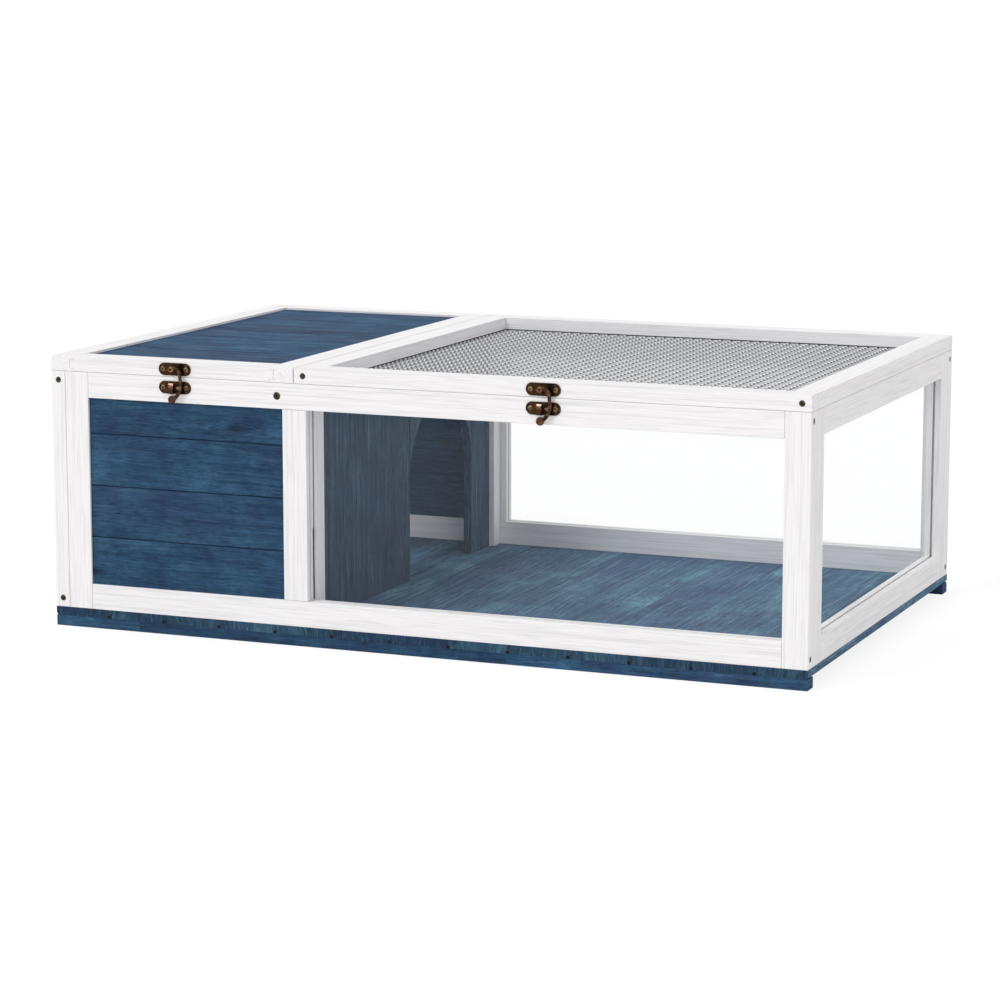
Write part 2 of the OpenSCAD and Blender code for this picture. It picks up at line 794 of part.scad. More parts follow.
module hide_latch_hook() color("sienna") placed_hook(hide_latch_x);

module run_latch_hook() color("sienna") placed_hook(run_latch_x);

// Hinges

module knuckle(middle) {
    translate([middle - knuckle_length / 2 + board_fit / 2, 0, 0]) rotate([0, 90, 0])
        cylinder(r = knuckle_radius, h = knuckle_length - board_fit);
}

// A leaf that hangs down from the pin, with a knuckle at each place given
module leaf(knuckles) {
    root = knuckle_radius + 2 * board_fit;
    difference() {
        union() {
            translate([-hinge_length / 2, -leaf_reach, -pin_distance])
                cube([hinge_length, leaf_reach - root, leaf_thickness]);
            for (middle = knuckles) {
                translate([middle - knuckle_length / 2 + board_fit / 2, -root, -pin_distance])
                    cube([knuckle_length - board_fit, root - board_fit, leaf_thickness]);
                knuckle(middle);
            }
        }
        translate([-hinge_length, 0, 0]) rotate([0, 90, 0])
            cylinder(r = pin_radius + running_fit, h = 2 * hinge_length);
        translate([0, 0, -pin_distance - 1]) linear_extrude(leaf_thickness + 2)
            screw_pair(leaf_screw_pitch, -leaf_screw_reach)
                circle(r = small_shank_radius + screw_fit);
    }
}

module frame_hinge_leaves() color("peru") placed()
    at_hinges(concat(hide_hinges, run_hinges)) leaf([-knuckle_length, knuckle_length]);

module hide_lid_hinge_leaves() color("peru") placed()
    at_hinges(hide_hinges) mirror([0, 1, 0]) leaf([0]);

module run_lid_hinge_leaves() color("peru") placed()
    at_hinges(run_hinges) mirror([0, 1, 0]) leaf([0]);

module hinge_pins() color("peru") placed() at_hinges(concat(hide_hinges, run_hinges)) {
    translate([-hinge_length / 2, 0, 0]) rotate([0, 90, 0]) cylinder(r = pin_radius, h = hinge_length);
    for (side = [-1, 1]) translate([side * hinge_length / 2, 0, 0]) rotate([0, side * 90, 0])
        cylinder(r = (pin_radius + knuckle_radius) / 2, h = small_head_height);
}

// Screws

module frame_screws() color("darkgoldenrod") placed() {
    sunk_screws(corner_screws, screw_head_radius, timber_width, 0);
    sunk_screws(cross_screws, cross_head_radius, timber_thickness, 0);
}

module leaf_screws(places, side) {
    at_hinges(places) translate([0, 0, leaf_thickness - pin_distance])
        screw_pair(leaf_screw_pitch, side * leaf_screw_reach) small_screw(leaf_thickness);
}

module plate_screws(x, z) {
    on_front(x, z) translate([0, 0, plate_thickness])
        screw_pair(plate_screw_pitch, 0) small_screw(plate_thickness);
}

module house_small_screws() color("darkgoldenrod") placed() {
    plate_screws(hide_latch_x, frame_top - catch_drop);
    plate_screws(run_latch_x, frame_top - catch_drop);
    leaf_screws(concat(hide_hinges, run_hinges), -1);
}

module hide_lid_small_screws() color("darkgoldenrod") placed() {
    plate_screws(hide_latch_x, lid_middle_z);
    leaf_screws(hide_hinges, 1);
}

module run_lid_small_screws() color("darkgoldenrod") placed() {
    plate_screws(run_latch_x, lid_middle_z);
    leaf_screws(run_hinges, 1);
}

module run_lid_screws() color("darkgoldenrod") placed()
    sunk_screws(run_lid_corner_screws, screw_head_radius, timber_width, 0);

// Hide lid

// A side member, with the groove that takes the planks and the rails' tongues
module hide_lid_side(low_x) {
    difference() {
        block([low_x, 0, frame_top], [low_x + timber_width, house_depth, house_height]);
        slab([lid_plank_low[0], -1, lid_middle_z], [lid_plank_high[0], house_depth + 1, lid_middle_z],
             2, plank_thickness + 2 * groove_fit, 0);
    }
}

module hide_lid_left_side() color("whitesmoke") placed() hide_lid_side(0);

module hide_lid_right_side() color("whitesmoke") placed() hide_lid_side(hide_lid_right - timber_width);

module hide_lid_rail(y) {
    difference() {
        union() {
            block([timber_width, y, frame_top],
                  [hide_lid_right - timber_width, y + timber_width, house_height]);
            slab([lid_plank_low[0] + groove_fit, y, lid_middle_z],
                 [lid_plank_high[0] - groove_fit, y + timber_width, lid_middle_z],
                 2, plank_thickness, 0);
        }
        lid_plank_slot();
        latch_screw_holes(hide_latch_x);
        leaf_screw_holes(hide_hinges, 1);
    }
}

module hide_lid_front_rail() color("whitesmoke") placed() hide_lid_rail(0);

module hide_lid_rear_rail() color("whitesmoke") placed() hide_lid_rail(house_depth - timber_width);

module hide_lid_planks() color("steelblue") placed()
    translate([lid_plank_low[0] + groove_fit, 0, lid_middle_z])
        planks(lid_plank_high[0] - lid_plank_low[0] - 2 * groove_fit, lid_edges,
               plank_thickness, fine_notch);

// Run lid

module mesh_space() {
    block([mesh_left, mesh_front, frame_top - 1], [mesh_right, mesh_rear, mesh_top]);
}

// One staple under a strand's end: its crown along x, its legs up into the wood
module staple(extra) {
    crown = [staple_width, staple_wire, staple_wire];
    leg = [staple_wire, staple_wire, staple_wire + mesh_thickness + staple_leg];
    grow = [extra, extra, extra];
    translate(-[staple_width, staple_wire, 0] / 2 - grow) cube(crown + 2 * grow);
    for (side = [-1, 1])
        translate([side * (staple_width - staple_wire) / 2, 0, 0]
                  - [staple_wire, staple_wire, 0] / 2 - grow)
            cube(leg + 2 * grow);
}

function strand_at(k, low, pitch) = low + groove_fit + mesh_strand / 2 + k * pitch;

// The staples along all four sides of the mesh
module staples(extra) {
    z = mesh_top - mesh_thickness - screw_fit - staple_wire;
    for (k = [2:staple_every:mesh_gaps_long - 2])
        for (y = [mesh_front + mesh_rebate * 0.6, mesh_rear - mesh_rebate * 0.6])
            translate([strand_at(k, mesh_left, mesh_pitch_long), y, z]) staple(extra);
    for (k = [2:staple_every:mesh_gaps_deep - 2])
        for (x = [mesh_left + mesh_rebate * 0.6, mesh_right - mesh_rebate * 0.6])
            translate([x, strand_at(k, mesh_front, mesh_pitch_deep), z]) rotate(90) staple(extra);
}

module run_lid_rail(y) {
    difference() {
        block([run_lid_left, y, frame_top], [house_length, y + timber_width, house_height]);
        mesh_space();
        staples(screw_fit);
        run_lid_screw_holes();
        latch_screw_holes(run_latch_x);
        leaf_screw_holes(run_hinges, 1);
    }
}

module run_lid_front_rail() color("whitesmoke") placed() run_lid_rail(0);

module run_lid_rear_rail() color("whitesmoke") placed() run_lid_rail(house_depth - timber_width);

module run_lid_side(x) {
    difference() {
        block([x, timber_width, frame_top], [x + timber_width, house_depth - timber_width, house_height]);
        mesh_space();
        staples(screw_fit);
        run_lid_screw_holes();
    }
}

module run_lid_left_side() color("whitesmoke") placed() run_lid_side(run_lid_left);

module run_lid_right_side() color("whitesmoke") placed() run_lid_side(house_length - timber_width);

module wire_mesh() color("silver") placed()
    translate([mesh_left + groove_fit, mesh_front + groove_fit, mesh_top - mesh_thickness])
        linear_extrude(mesh_thickness) difference() {
            square([mesh_strand + mesh_gaps_long * mesh_pitch_long,
                    mesh_strand + mesh_gaps_deep * mesh_pitch_deep]);
            for (i = [0:mesh_gaps_long - 1])
                for (j = [0:mesh_gaps_deep - 1])
                    translate([mesh_strand + i * mesh_pitch_long, mesh_strand + j * mesh_pitch_deep])
                        square([mesh_pitch_long - mesh_strand, mesh_pitch_deep - mesh_strand]);
        }

module mesh_staples() color("darkgray") placed() staples(0);

front_runner();
rear_runner();
floor_boards();
front_left_stile();
front_middle_stile();
front_right_stile();
front_top_rail();
front_bottom_rail();
rear_left_stile();
rear_middle_stile();
rear_right_stile();
rear_top_rail();
rear_bottom_rail();
left_front_stile();
left_rear_stile();
left_top_rail();
left_bottom_rail();
right_front_stile();
right_rear_stile();
right_top_rail();
right_bottom_rail();
cross_rail();
front_planks();
rear_planks();
left_planks();
front_pane();
rear_pane();
right_pane();
divider_front_board();
divider_arch_board();
divider_rear_board();
divider_battens();
hide_catch();
run_catch();
frame_hinge_leaves();
hinge_pins();
frame_screws();
house_small_screws();
hide_lid_left_side();
hide_lid_right_side();
hide_lid_front_rail();
hide_lid_rear_rail();
hide_lid_planks();
hide_lid_hinge_leaves();
hide_latch_plate();
hide_latch_rivet();
hide_lid_small_screws();
run_lid_front_rail();
run_lid_rear_rail();
run_lid_left_side();
run_lid_right_side();
wire_mesh();
mesh_staples();
run_lid_hinge_leaves();
run_latch_plate();
run_latch_rivet();
run_lid_small_screws();
run_lid_screws();
hide_latch_hook();
run_latch_hook();
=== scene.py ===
import json
import math

import bmesh
import bpy
from mathutils import Matrix, Vector


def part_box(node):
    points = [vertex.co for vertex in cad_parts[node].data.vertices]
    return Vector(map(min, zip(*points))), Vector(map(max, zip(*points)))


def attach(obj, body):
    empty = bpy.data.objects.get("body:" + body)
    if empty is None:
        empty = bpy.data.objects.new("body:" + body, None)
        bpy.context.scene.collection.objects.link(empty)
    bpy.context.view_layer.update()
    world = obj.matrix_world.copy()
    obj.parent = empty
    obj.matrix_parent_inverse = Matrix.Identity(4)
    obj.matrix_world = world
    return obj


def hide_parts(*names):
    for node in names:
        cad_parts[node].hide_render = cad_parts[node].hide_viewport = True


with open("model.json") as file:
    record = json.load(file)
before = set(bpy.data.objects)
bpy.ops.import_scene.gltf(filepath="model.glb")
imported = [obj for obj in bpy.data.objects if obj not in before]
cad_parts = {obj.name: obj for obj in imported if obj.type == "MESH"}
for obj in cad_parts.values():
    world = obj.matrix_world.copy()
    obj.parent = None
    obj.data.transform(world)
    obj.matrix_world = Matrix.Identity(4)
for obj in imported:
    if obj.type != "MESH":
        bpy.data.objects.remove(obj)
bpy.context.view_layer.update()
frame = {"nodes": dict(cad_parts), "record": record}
bodies = frame["record"]["behaviour"]["bodies"]
body_of = {name: body for body, names in bodies.items() for name in names}

# The camera stands at the photograph's place; angles in degrees

CAMERA_PLACE = (1.4323, -3.5409, 0.7829)
CAMERA_DIP, CAMERA_TURN = 9.669, 22.259
CAMERA_LENS, CAMERA_SENSOR = 116.07, 36.0

camera_data = bpy.data.cameras.new("camera")
camera_data.lens = CAMERA_LENS
camera_data.sensor_width = CAMERA_SENSOR
camera = bpy.data.objects.new("camera", camera_data)
camera.location = CAMERA_PLACE
camera.rotation_euler = (math.radians(90 - CAMERA_DIP), 0, math.radians(CAMERA_TURN))
bpy.context.scene.collection.objects.link(camera)
bpy.context.scene.camera = camera
bpy.context.scene.view_settings.view_transform = "Standard"


# Node helpers; an owner is a material or the world

def srgb(red, green, blue):
    """A display colour, 0 to 255, as the linear colour that Blender wants."""
    def linear(c):
        c = c / 255
        return c / 12.92 if c <= 0.04045 else ((c + 0.055) / 1.055) ** 2.4
    return (linear(red), linear(green), linear(blue), 1.0)


def grey(value):
    return (value, value, value, 1.0)


def node(owner, kind, inputs=None, **settings):
    """A new node, whose inputs are plain values or other nodes' outputs."""
    made = owner.node_tree.nodes.new(kind)
    for key, value in settings.items():
        setattr(made, key, value)
    for key, value in (inputs or {}).items():
        if isinstance(value, bpy.types.NodeSocket):
            owner.node_tree.links.new(value, made.inputs[key])
        else:
            made.inputs[key].default_value = value
    return made


def maths(owner, operation, first, second=0.0):
    return node(owner, "ShaderNodeMath", {0: first, 1: second}, operation=operation).outputs[0]


def mixed(owner, share, first, second, blend="MIX"):
    return node(owner, "ShaderNodeMix", {0: share, 6: first, 7: second}, data_type="RGBA",
                blend_type=blend).outputs[2]


def toned(owner, colour, shade, share=1.0):
    """A colour multiplied by a shade."""
    return mixed(owner, share, colour, shade, "MULTIPLY")


def ramp(owner, factor, *stops):
    """A colour ramp of (place, colour) stops; a plain number stands for a grey."""
    made = node(owner, "ShaderNodeValToRGB", {0: factor})
    elements = made.color_ramp.elements
    while len(elements) < len(stops):
        elements.new(0.5)
    for element, (place, colour) in zip(elements, stops):
        element.position = place
        element.color = colour if isinstance(colour, tuple) else grey(colour)
    return made.outputs[0]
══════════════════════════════
■ Instruction: Take every line from the data that contains the word "model".

■ Written solution:
with open("model.json") as file:
bpy.ops.import_scene.gltf(filepath="model.glb")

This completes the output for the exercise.